SHORT TASK> Begin with the line that contains "to its heading", end with the line that contains "obj.matrix_parent_inverse = Matrix.Identity(4)", and extract exactly that stretch of lines.

DATASET EXCERPT>
☆ ☆ ☆ ☆
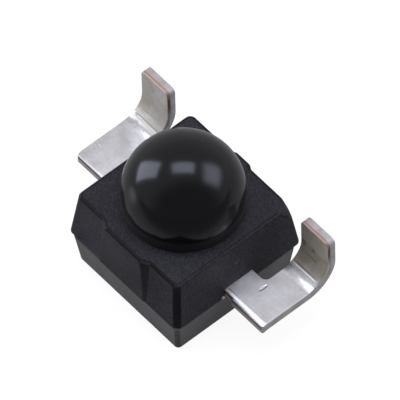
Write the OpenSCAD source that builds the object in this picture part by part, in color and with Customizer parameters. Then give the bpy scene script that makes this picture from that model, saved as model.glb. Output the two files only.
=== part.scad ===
// Side-looking surface-mount photodiode: a one-piece moulded body with a dome lens, two bent leads
// that come out at the parting line, and the chip, its adhesive and its bond wire sealed inside.
// Millimetres. The lens looks along +Z, the leads leave along X, and their solder flanges stand on
// the +Y side. The origin is on the underside of the body, below the centre of the lens.

/* [Moulded body] */
// Length of the body along X, at the parting line
body_l = 2.36; // [2.1:0.01:2.8]
// Width of the body along Y, at the parting line
body_w = 2.34; // [2.1:0.01:2.8]
// Height of the upper half, from the parting line to the top face
upper_h = 0.86; // [0.7:0.01:1.1]
// Height of the lower half, from the underside to the parting line
lower_h = 0.57; // [0.4:0.01:0.8]
// How far the lower half is set back from the upper half on the -X side
step_x = 0.1; // [0:0.01:0.15]
// How far the lower half is set back from the upper half on the +Y side
step_y = 0.11; // [0:0.01:0.15]
// Draft of the moulded walls, degrees from upright
draft = 6.5; // [3:0.5:7]
// Radius of the upper half's upright corners, at the parting line
upper_corner_r = 0.16; // [0.15:0.01:0.3]
// Radius of the lower half's upright corners, at the parting line
lower_corner_r = 0.12; // [0.1:0.01:0.3]
// Chamfer that stands for the soft top edge
edge_break = 0.03; // [0.01:0.01:0.04]

/* [Bosses on the long walls] */
// Length of the front boss along the wall
front_boss_l = 1.02; // [0.6:0.02:1.4]
// Length of the rear boss along the wall
rear_boss_l = 0.44; // [0.36:0.02:1.2]
// How far the front boss stands out from the wall, at the top edge
front_boss_out = 0.075; // [0.04:0.005:0.12]
// How far the rear boss stands out from the wall, at the top edge
rear_boss_out = 0.045; // [0.03:0.005:0.07]
// How far both bosses stand out from the wall, at the parting line
boss_foot_out = 0.02; // [0.01:0.005:0.03]
// Slope of the bosses' ends, degrees from square to the wall
boss_end_angle = 62; // [30:1:65]

/* [Lens] */
// Radius of the dome lens
lens_r = 0.905; // [0.7:0.005:0.95]
// Height of the straight rim under the dome
lens_rim_h = 0.215; // [0.05:0.005:0.4]

/* [Leads] */
// Thickness of the lead sheet
sheet_t = 0.15; // [0.1:0.01:0.2]
// Gap between the body's side and the broad part of a lead
plate_gap = 0.255; // [0.2:0.005:0.4]
// Width of the broad part of a lead, along X
plate_l = 0.575; // [0.4:0.005:0.65]
// Place of the broad part's front edge, along Y
plate_front_y = -0.29; // [-0.4:0.01:-0.27]
// Width of the neck that passes through the body wall
neck_w = 0.53; // [0.3:0.01:0.54]
// Radius of the inner corner between the neck and the broad part
neck_fillet = 0.09; // [0.04:0.01:0.14]
// How far the solder face of the flange lies behind the body's rear edge, along Y
pad_setback = 0.08; // [-0.1:0.01:0.1]
// Height of the flange's top edge above the underside of the lead
flange_h = 0.99; // [0.8:0.01:1.3]
// Inner radius of the bend
bend_r = 0.37; // [0.15:0.01:0.4]
// Radius of the flange's top corners
flange_corner_r = 0.06; // [0.02:0.01:0.1]

/* [Lead ends inside the body] */
// Side of the square die pad on the cathode lead
die_pad = 0.9; // [0.75:0.01:1.1]
// Distance from the die pad to the bond pad of the anode lead
pad_gap = 0.17; // [0.1:0.01:0.25]
// Length of the bond pad along X
bond_pad_l = 0.3; // [0.25:0.01:0.35]
// Width of the bond pad along Y
bond_pad_w = 0.8; // [0.55:0.01:1]

/* [Chip] */
// Side of the square photodiode chip
chip_side = 0.62; // [0.4:0.01:0.8]
// Thickness of the chip
chip_t = 0.22; // [0.15:0.01:0.3]
// Thickness of the die-attach adhesive
glue_t = 0.02; // [0.01:0.005:0.03]
// How far the adhesive comes out around the chip
glue_margin = 0.02; // [0:0.005:0.03]

/* [Bond wire] */
// Diameter of the gold wire
wire_d = 0.025; // [0.02:0.001:0.04]
// Diameter of the ball bond and of the stitch bond
bond_d = 0.075; // [0.06:0.005:0.1]
// Height of the ball bond and of the stitch bond
bond_h = 0.02; // [0.01:0.005:0.03]
// Distance from the ball bond's centre to the edge of the chip
bond_inset = 0.1; // [0.06:0.01:0.15]
// Upright run of wire above the ball bond
wire_rise = 0.09; // [0.05:0.01:0.15]
// Radius of the wire's bends
wire_bend_r = 0.06; // [0.04:0.01:0.1]

/* [Hidden] */
$fn = 96;

top_z = lower_h + upper_h;
crease_z = top_z - edge_break;
dome_z = top_z + lens_rim_h;
boss_root = 0.1;

lead_top_z = lower_h + sheet_t;
plate_x = body_l / 2 + plate_gap;
tip_x = plate_x + plate_l;
pad_y = body_w / 2 - pad_setback;
flange_y = pad_y - sheet_t;
bend_y = flange_y - bend_r;
bend_z = lead_top_z + bend_r;
flange_top_z = lower_h + flange_h;

bond_pad_x = -die_pad / 2 - pad_gap;
chip_z = lead_top_z + glue_t;
chip_top_z = chip_z + chip_t;

// The wire's crest bends about [crest_x, crest_z] and its foot about [stitch_x, foot_z]. The long
// run between them slopes as the line that touches the top of one bend and the bottom of the other.
ball_x = bond_inset - chip_side / 2;
crest_x = ball_x - wire_bend_r;
crest_z = chip_top_z + wire_rise;
stitch_x = bond_pad_x - bond_pad_l / 2;
foot_z = lead_top_z + bond_h + wire_bend_r;
wire_slope = atan2(crest_z - foot_z, crest_x - stitch_x)
    + asin(2 * wire_bend_r / norm([crest_x - stitch_x, crest_z - foot_z]));

// The wire's centre line in the plane y = 0, as [x, z, heading in degrees above +X]: up from the
// ball, over the crest, down the long run and level again at the stitch
wire_sides = 8;
wire_bend_steps = 7;
wire_foot_steps = 3;
wire_path = concat(
    [[ball_x, chip_top_z + bond_h / 2, 90]],
    [for (i = [0:wire_bend_steps]) let (a = (90 + wire_slope) * i / wire_bend_steps)
        [crest_x + wire_bend_r * cos(a), crest_z + wire_bend_r * sin(a), 90 + a]],
    [for (i = [0:wire_foot_steps]) let (a = 270 + wire_slope * (1 - i / wire_foot_steps))
        [stitch_x + wire_bend_r * cos(a), foot_z + wire_bend_r * sin(a), a - 90]]);

// Block with drafted walls and round upright corners, widest at its lower face
module drafted_block(l, w, h, r, angle) {
    lean = h * tan(angle);
    for (x = [r - l / 2, l / 2 - r], y = [r - w / 2, w / 2 - r])
        translate([x, y, 0]) cylinder(h = h, r1 = r, r2 = r - lean);
    rotate([90, 0, 0])
        linear_extrude(w - 2 * r, center = true)
            polygon([[-l / 2, 0], [l / 2, 0], [l / 2 - lean, h], [lean - l / 2, h]]);
    rotate([90, 0, 90])
        linear_extrude(l - 2 * r, center = true)
            polygon([[-w / 2, 0], [w / 2, 0], [w / 2 - lean, h], [lean - w / 2, h]]);
}

module upper_half() {
    straight_h = upper_h - edge_break;
    lean = straight_h * tan(draft);
    translate([0, 0, lower_h])
        drafted_block(body_l, body_w, straight_h, upper_corner_r, draft);
    translate([0, 0, lower_h + straight_h])
        drafted_block(body_l - 2 * lean, body_w - 2 * lean, edge_break, upper_corner_r - lean, 45);
}

module lower_half() {
    translate([step_x / 2, -step_y / 2, lower_h])
        mirror([0, 0, 1])
            drafted_block(body_l - step_x, body_w - step_y, lower_h, lower_corner_r, draft);
}

// Outline of a boss on the +Y wall at the height z: it stands out from the wall and is rooted in it
function boss_outline(length, out, z) =
    let (wall = body_w / 2 - (z - lower_h) * tan(draft), run = tan(boss_end_angle))
        [for (corner = [[-1, -boss_root], [1, -boss_root], [1, out], [-1, out]])
            [corner[0] * (length / 2 - corner[1] * run), wall + corner[1], z]];

// Boss on the +Y wall, from the parting line to the top edge
module boss(length, out) {
    polyhedron(
        points = concat(boss_outline(length, boss_foot_out, lower_h), boss_outline(length, out, crease_z)),
        faces = [[0, 1, 2, 3], [7, 6, 5, 4], [0, 4, 5, 1], [1, 5, 6, 2], [2, 6, 7, 3], [3, 7, 4, 0]]);
}

module lens() {
    translate([0, 0, dome_z]) sphere(lens_r);
    translate([0, 0, lower_h]) cylinder(h = dome_z - lower_h, r = lens_r);
}

module package() {
    color([0.13, 0.13, 0.145])
        difference() {
            union() {
                upper_half();
                lower_half();
                mirror([0, 1, 0]) boss(front_boss_l, front_boss_out);
                boss(rear_boss_l, rear_boss_out);
                lens();
            }
            cathode_lead_shape();
            anode_lead_shape();
            chip_shape();
            glue_shape();
            wire_shape();
        }
}

// Broad part, bend and flange of the lead on the +X side
module bent_plate() {
    intersection() {
        translate([plate_x, 0, 0])
            rotate([90, 0, 90])
                linear_extrude(plate_l) {
                    translate([plate_front_y, lower_h]) square([bend_y - plate_front_y, sheet_t]);
                    translate([flange_y, bend_z]) square([sheet_t, flange_top_z - bend_z]);
                    intersection() {
                        translate([bend_y, bend_z]) difference() {
                            circle(bend_r + sheet_t);
                            circle(bend_r);
                        }
                        translate([bend_y, lower_h]) square([bend_r + sheet_t, bend_r + sheet_t]);
                    }
                }
        translate([0, pad_y, 0])
            rotate([90, 0, 0])
                linear_extrude(pad_y - plate_front_y) {
                    translate([plate_x, lower_h]) square([plate_l, flange_h - flange_corner_r]);
                    translate([plate_x + flange_corner_r, lower_h])
                        square([plate_l - 2 * flange_corner_r, flange_h]);
                    for (x = [plate_x + flange_corner_r, tip_x - flange_corner_r])
                        translate([x, flange_top_z - flange_corner_r]) circle(flange_corner_r);
                }
    }
}

// Neck from inner_x out to the broad part, with the fillet on its +Y side
module neck(inner_x) {
    translate([0, 0, lower_h])
        linear_extrude(sheet_t) {
            translate([inner_x, -neck_w / 2]) square([plate_x - inner_x, neck_w]);
            difference() {
                translate([plate_x - neck_fillet, neck_w / 2]) square(neck_fillet);
                translate([plate_x - neck_fillet, neck_w / 2 + neck_fillet]) circle(neck_fillet);
            }
        }
}

module cathode_lead_shape() {
    bent_plate();
    neck(die_pad / 2);
    translate([-die_pad / 2, -die_pad / 2, lower_h]) cube([die_pad, die_pad, sheet_t]);
}

module anode_lead_shape() {
    mirror([1, 0, 0]) {
        bent_plate();
        neck(-bond_pad_x + bond_pad_l);
    }
    translate([bond_pad_x - bond_pad_l, -bond_pad_w / 2, lower_h]) cube([bond_pad_l, bond_pad_w, sheet_t]);
}

module cathode_lead() {
    color([0.78, 0.78, 0.79]) cathode_lead_shape();
}

module anode_lead() {
    color([0.78, 0.78, 0.79]) anode_lead_shape();
}

module chip_shape() {
    translate([-chip_side / 2, -chip_side / 2, chip_z]) cube([chip_side, chip_side, chip_t]);
}

module photodiode_chip() {
    color([0.2, 0.22, 0.35]) chip_shape();
}

module glue_shape() {
    side = chip_side + 2 * glue_margin;
    translate([-side / 2, -side / 2, lead_top_z]) cube([side, side, glue_t]);
}

module die_attach() {
    color([0.62, 0.6, 0.56]) glue_shape();
}

// One ring of points around the wire at [x, z], square to its heading
function wire_ring(at) = [for (j = [0:wire_sides - 1])
    let (a = 360 * j / wire_sides, r = wire_d / 2)
        [at[0] - r * cos(a) * sin(at[2]), r * sin(a), at[1] + r * cos(a) * cos(at[2])]];

module wire_shape() {
    rings = len(wire_path);
    polyhedron(
        points = [for (at = wire_path) each wire_ring(at)],
        faces = concat(
            [[for (j = [1:wire_sides]) wire_sides - j]],
            [for (k = [0:rings - 2], j = [0:wire_sides - 1])
                let (a = k * wire_sides, next = (j + 1) % wire_sides)
                    [a + j, a + next, a + wire_sides + next, a + wire_sides + j]],
            [[for (j = [0:wire_sides - 1]) (rings - 1) * wire_sides + j]]));
    translate([ball_x, 0, chip_top_z]) cylinder(h = bond_h, d = bond_d);
    translate([stitch_x, 0, lead_top_z]) cylinder(h = bond_h, d = bond_d);
}

module bond_wire() {
    color([0.85, 0.65, 0.25]) wire_shape();
}

package();
cathode_lead();
anode_lead();
photodiode_chip();
die_attach();
bond_wire();
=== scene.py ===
"""Dresses the photodiode: its moulded body with the dome lens, its two tinned leads and its sealed inside.

Shapes are modelled in millimetres and put into metres as the last step of each piece.
"""
import math
from types import SimpleNamespace

import bmesh
import bpy
from mathutils import Matrix, Vector


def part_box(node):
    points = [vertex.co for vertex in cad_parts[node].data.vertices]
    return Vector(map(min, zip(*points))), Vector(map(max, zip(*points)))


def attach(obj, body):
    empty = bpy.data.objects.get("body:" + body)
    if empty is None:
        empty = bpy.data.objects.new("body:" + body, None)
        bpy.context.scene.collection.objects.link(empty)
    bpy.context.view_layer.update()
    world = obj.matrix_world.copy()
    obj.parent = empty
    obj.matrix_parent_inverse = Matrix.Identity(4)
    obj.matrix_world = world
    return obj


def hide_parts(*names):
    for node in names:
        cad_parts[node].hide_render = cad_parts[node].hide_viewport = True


bl_info = {
    "name": "Photodiode",
    "version": (1, 0, 0),
    "blender": (4, 5, 0),
    "location": "3D View > Sidebar > Photodiode",
    "description": "Builds the moulded body, the tinned leads and the studio of a surface-mount photodiode",
    "category": "Object",
}

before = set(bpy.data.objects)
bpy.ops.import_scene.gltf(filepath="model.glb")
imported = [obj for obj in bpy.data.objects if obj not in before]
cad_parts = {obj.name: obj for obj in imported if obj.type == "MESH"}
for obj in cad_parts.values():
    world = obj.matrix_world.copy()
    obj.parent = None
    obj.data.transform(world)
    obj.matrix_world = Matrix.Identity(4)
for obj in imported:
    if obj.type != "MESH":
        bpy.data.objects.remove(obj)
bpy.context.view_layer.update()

MM = 0.001
TINY = 1e-5
SHARP_ANGLE = math.radians(32)
CAMERA_SIDE = math.radians(55)
LAMP_TINT = (0.93, 0.96, 1.13)

# Cosines between a face's normal and an axis: above FLAT the face lies square to the axis, above FACING
# it looks that way, and below UPRIGHT on Z it is a wall
FLAT = 0.999
FACING = 0.9
UPRIGHT = 0.5

package_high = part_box("package")[1] / MM
lead_low, lead_high = (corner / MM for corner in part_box("cathode_lead"))


def length(name, description, millimetres):
    return bpy.props.FloatProperty(name=name, description=description, default=millimetres * MM,
                                   unit="LENGTH", precision=5)


def angle(name, description, degrees):
    return bpy.props.FloatProperty(name=name, description=description, default=math.radians(degrees),
                                   subtype="ANGLE")


def colour(name, description, red, green, blue):
    return bpy.props.FloatVectorProperty(name=name, description=description, size=3, min=0, max=1,
                                         default=(red, green, blue), subtype="COLOR")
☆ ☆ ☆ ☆
SOLUTION TO THIS TASK>
// One ring of points around the wire at [x, z], square to its heading
function wire_ring(at) = [for (j = [0:wire_sides - 1])
    let (a = 360 * j / wire_sides, r = wire_d / 2)
        [at[0] - r * cos(a) * sin(at[2]), r * sin(a), at[1] + r * cos(a) * cos(at[2])]];

module wire_shape() {
    rings = len(wire_path);
    polyhedron(
        points = [for (at = wire_path) each wire_ring(at)],
        faces = concat(
            [[for (j = [1:wire_sides]) wire_sides - j]],
            [for (k = [0:rings - 2], j = [0:wire_sides - 1])
                let (a = k * wire_sides, next = (j + 1) % wire_sides)
                    [a + j, a + next, a + wire_sides + next, a + wire_sides + j]],
            [[for (j = [0:wire_sides - 1]) (rings - 1) * wire_sides + j]]));
    translate([ball_x, 0, chip_top_z]) cylinder(h = bond_h, d = bond_d);
    translate([stitch_x, 0, lead_top_z]) cylinder(h = bond_h, d = bond_d);
}

module bond_wire() {
    color([0.85, 0.65, 0.25]) wire_shape();
}

package();
cathode_lead();
anode_lead();
photodiode_chip();
die_attach();
bond_wire();
=== scene.py ===
"""Dresses the photodiode: its moulded body with the dome lens, its two tinned leads and its sealed inside.

Shapes are modelled in millimetres and put into metres as the last step of each piece.
"""
import math
from types import SimpleNamespace

import bmesh
import bpy
from mathutils import Matrix, Vector


def part_box(node):
    points = [vertex.co for vertex in cad_parts[node].data.vertices]
    return Vector(map(min, zip(*points))), Vector(map(max, zip(*points)))


def attach(obj, body):
    empty = bpy.data.objects.get("body:" + body)
    if empty is None:
        empty = bpy.data.objects.new("body:" + body, None)
        bpy.context.scene.collection.objects.link(empty)
    bpy.context.view_layer.update()
    world = obj.matrix_world.copy()
    obj.parent = empty
    obj.matrix_parent_inverse = Matrix.Identity(4)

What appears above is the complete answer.